Nod. He dolloped out a wad of mayonnaise and spread it on the burger. I must have made a sound of protest--after all, you're supposed to put the mayonnaise on the top part of the bun--and he looked up. I shook my head.

Next he went to put the pickle on top of the mayo. "Could you put the lettuce and tomato on next instead?" I can't stand it when someone doesn't know how to garnish a burger.

"The what?"

"The lettuce and tomato?"

"You don't want the pickle?"

"I don't want it next to the mayonnaise. The lettuce and tomato have to go next to the mayonnaise." If you put the pickle by the mayonnaise, it'll make it go sour. Don't want that.

He threw the pickle slice back into the little plastic bin, a little harder than he had to, and applied the lettuce and tomato. Next he held up a slice of cheese. "Okay now?"

Oh well; we've come this far. "Could you put the cheese under the patty so it'll melt a bit?"

"Underneath."

"Yeah. Actually the pickle and all the other stuff can go under there too. But the cheese should be right against the meat."

He turned the entire burger upside down, removed the bottom part, put the cheese on the meat, and followed up with the ketchup and pickle and all the rest of it. Just like I wanted (except for the lettuce, tomato and mayonnaise being in reverse order). Put it all back together and said, "Okay?"

"Yeah. Thanks."

"Okay." Then he--I can hardly bring myself to type the words--cut the hamburger in half, wrapped it in wax paper, and brought it to the cash. Is it his first day? Has he never actually eaten a burger himself? I was trembling.

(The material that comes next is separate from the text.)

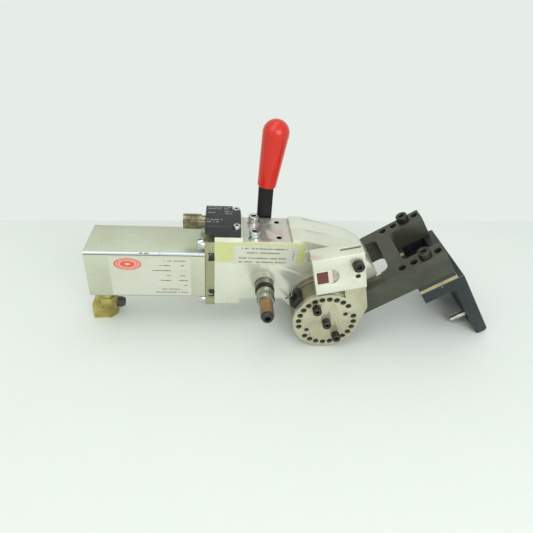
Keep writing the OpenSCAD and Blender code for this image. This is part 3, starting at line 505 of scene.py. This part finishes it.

I ate it, despite the cut-in-halfness, but it wasn't satisfying.
Perseid was sitting at my desk reading when I came in today. She looked up at me and said, "Who's the bald man?"

"Expensive suit? Little older than us?"

"Yeah."

"His name's Cruickshank. He's Greyghost's legal and financial guy."

"What a funny little man."

I perched on the edge of the desk. "What happened?"

"This afternoon, whenever I was sitting in here, he came and gave me all these forms." She showed me. There were a couple of insurance forms and a couple of waivers. The idea seemed to be that if Perseid got killed, maimed or otherwise inconvenienced while Greyghost was showing her the ropes, it a) wouldn't be Greyghost's fault, but b) would make him a bit of money. The forms were blank. "He said Greyghost needed me to fill these in and sign them. I told him I'd read them and think about it."

"How'd he take that?"

"He told me it was necessary before I could be 'cleared for field work'. Then I told him I certainly wasn't going to sign my real name to something handed to me by a strange bald man. The idea."

"I'd pitch them out," I said. "There's no way this was Greyghost's idea. Cruickshank's taking initiative again."

"As he was leaving he gave me his card--see? He wrote an extra phone number on here. Do you think he was coming on to me?"

"I'm not sure how you'd tell," I said.